(TASK BRIEF):
Restate all of the data exactly.

(MATERIAL PROVIDED):
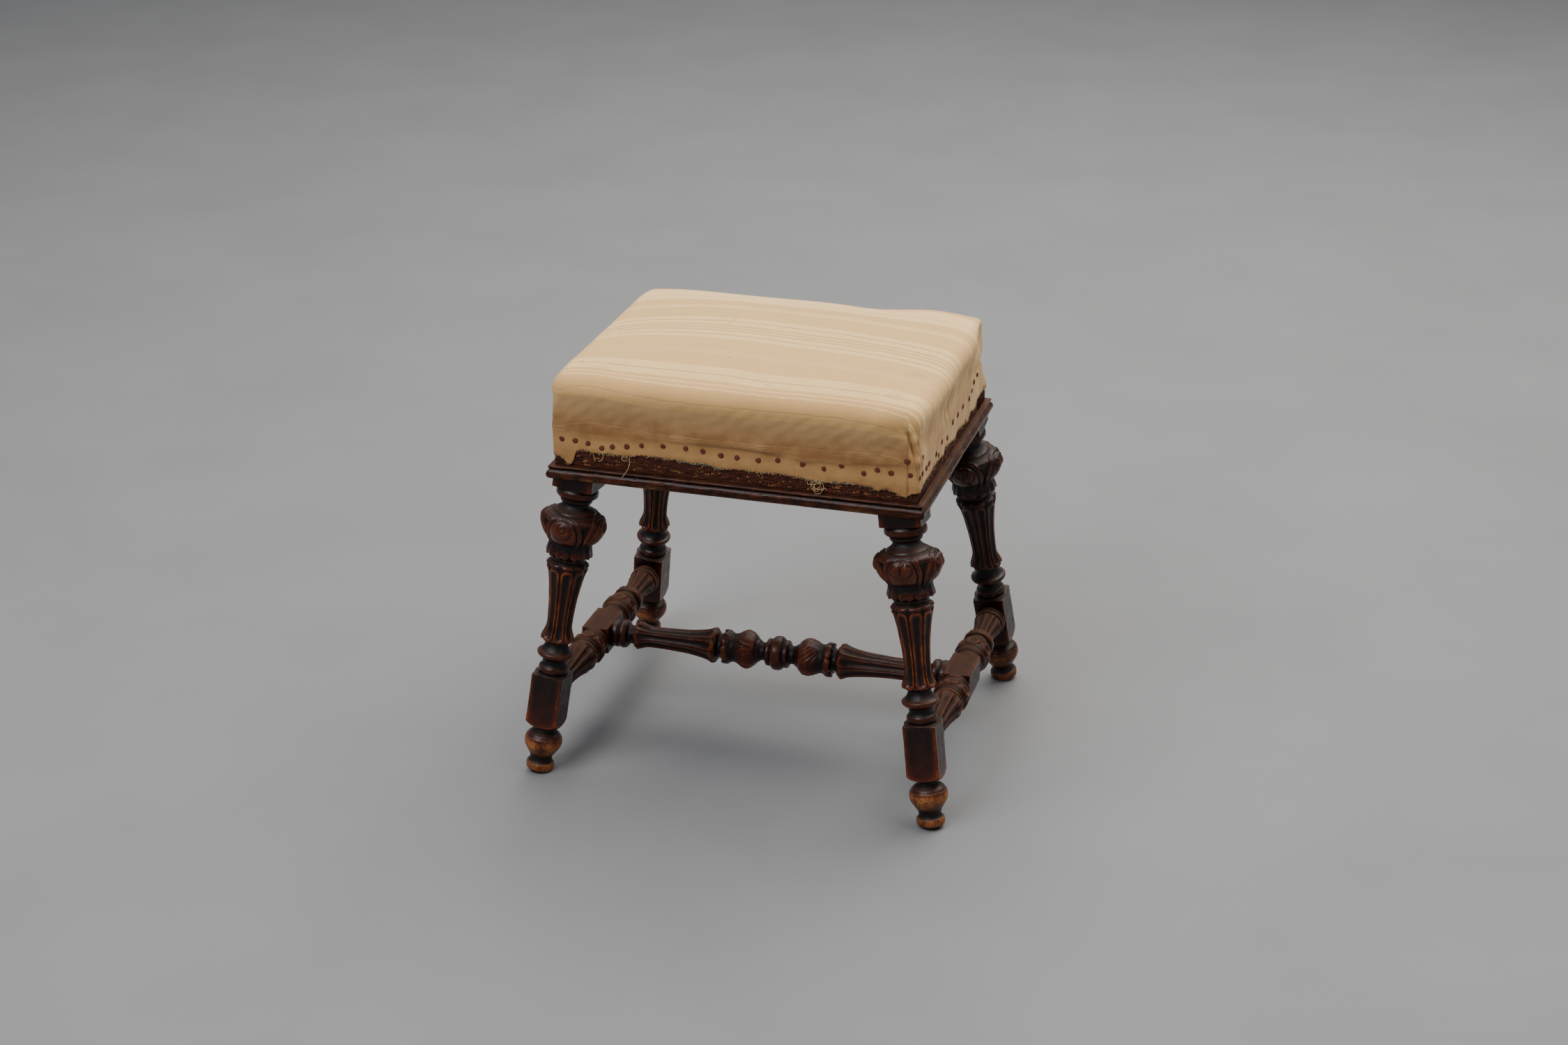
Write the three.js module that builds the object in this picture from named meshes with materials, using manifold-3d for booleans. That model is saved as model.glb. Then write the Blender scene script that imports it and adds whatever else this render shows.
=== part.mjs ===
// Carved stool on four splayed legs with an H stretcher and a stuffed-over seat.
// Millimetres, +Z up, X along the seat's long side, origin on the floor under its middle.
import * as THREE from 'three';
import { mergeVertices } from 'three/addons/utils/BufferGeometryUtils.js';
import Module from 'manifold-3d';

const wasm = await Module();
wasm.setup();

// Shared clearances
const fitGap = 0.3;
const overrun = 4;

// Seat rails: the outside of the rectangle that they make, and their section
const frameWidth = 422.4;
const frameDepth = 324.6;
const railHeight = 45;
const railThickness = 40;
const railTenonLength = 26;
const railTenonHeight = 14;
const railTenonWidth = 26;
const railTenonShoulder = 5;

// Mitred moulding boards under the rails, with a bead along the edge and a fillet on top of it
const mouldingThickness = 16.7;
const mouldingOverhang = 8.8;
const mouldingBoardWidth = 62;
const mouldingFilletHeight = 3;
const mouldingFilletInset = 2.4;
const mouldingBeadSteps = 5;

// Corner blocks inside the rails
const cornerBlockLeg = 40;
const cornerBlockHeight = 26;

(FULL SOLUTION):
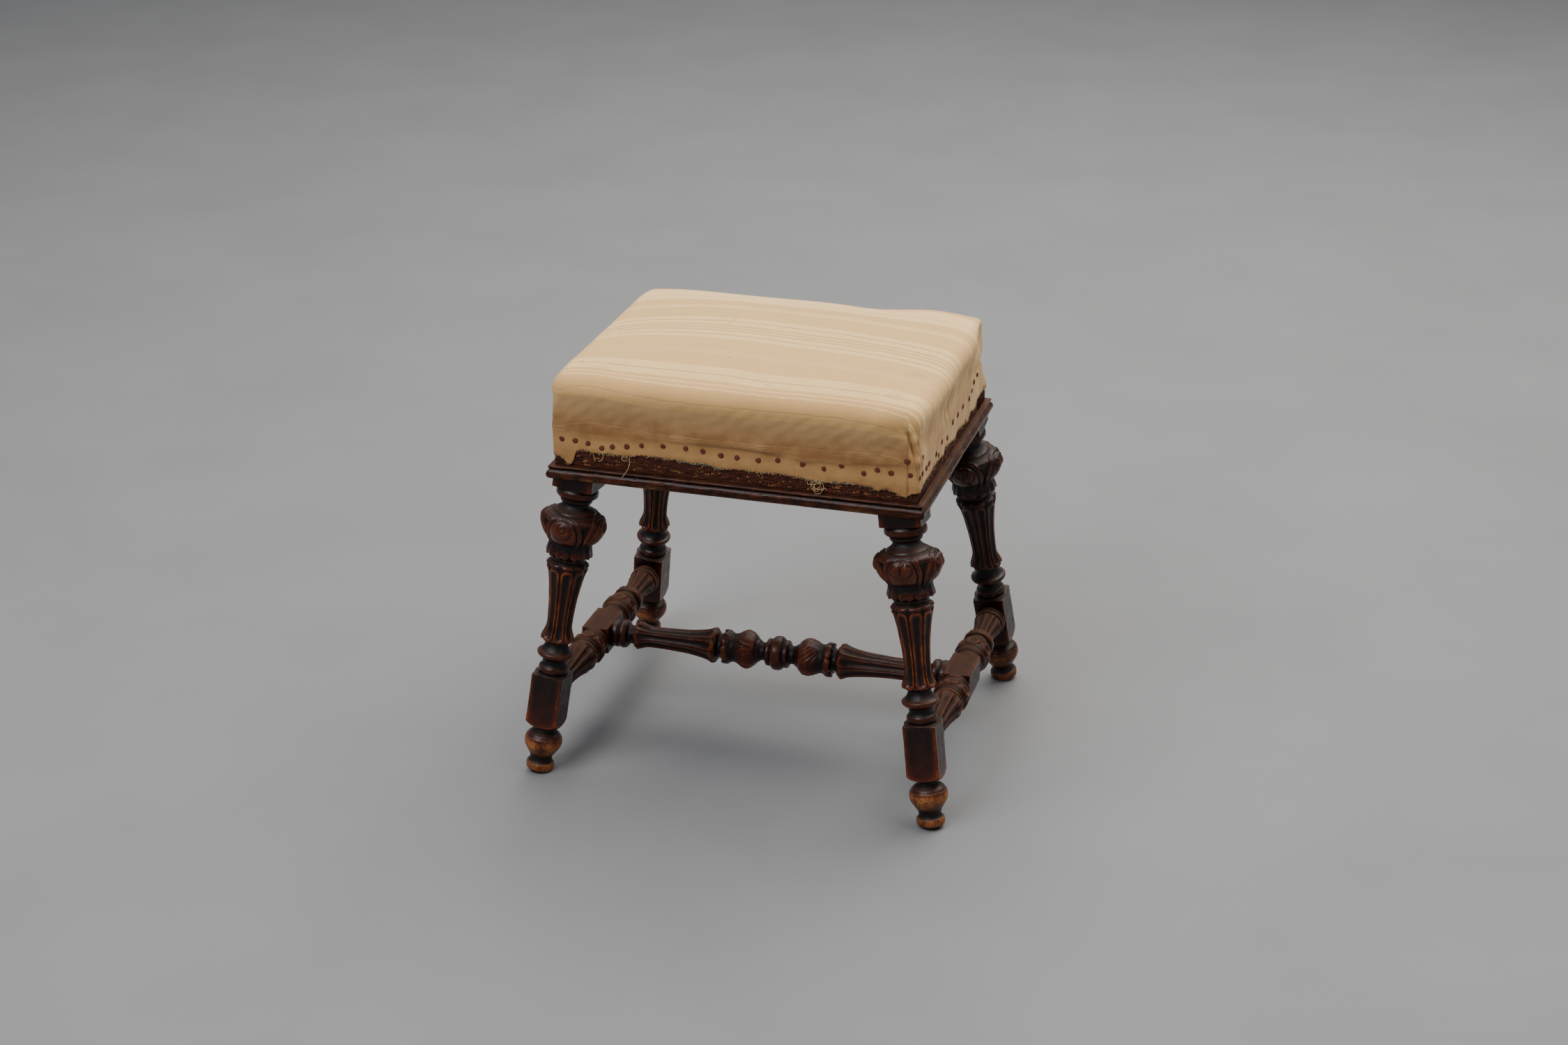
Write the three.js module that builds the object in this picture from named meshes with materials, using manifold-3d for booleans. That model is saved as model.glb. Then write the Blender scene script that imports it and adds whatever else this render shows.
=== part.mjs ===
// Carved stool on four splayed legs with an H stretcher and a stuffed-over seat.
// Millimetres, +Z up, X along the seat's long side, origin on the floor under its middle.
import * as THREE from 'three';
import { mergeVertices } from 'three/addons/utils/BufferGeometryUtils.js';
import Module from 'manifold-3d';

const wasm = await Module();
wasm.setup();

// Shared clearances
const fitGap = 0.3;
const overrun = 4;

// Seat rails: the outside of the rectangle that they make, and their section
const frameWidth = 422.4;
const frameDepth = 324.6;
const railHeight = 45;
const railThickness = 40;
const railTenonLength = 26;
const railTenonHeight = 14;
const railTenonWidth = 26;
const railTenonShoulder = 5;

// Mitred moulding boards under the rails, with a bead along the edge and a fillet on top of it
const mouldingThickness = 16.7;
const mouldingOverhang = 8.8;
const mouldingBoardWidth = 62;
const mouldingFilletHeight = 3;
const mouldingFilletInset = 2.4;
const mouldingBeadSteps = 5;

// Corner blocks inside the rails
const cornerBlockLeg = 40;
const cornerBlockHeight = 26;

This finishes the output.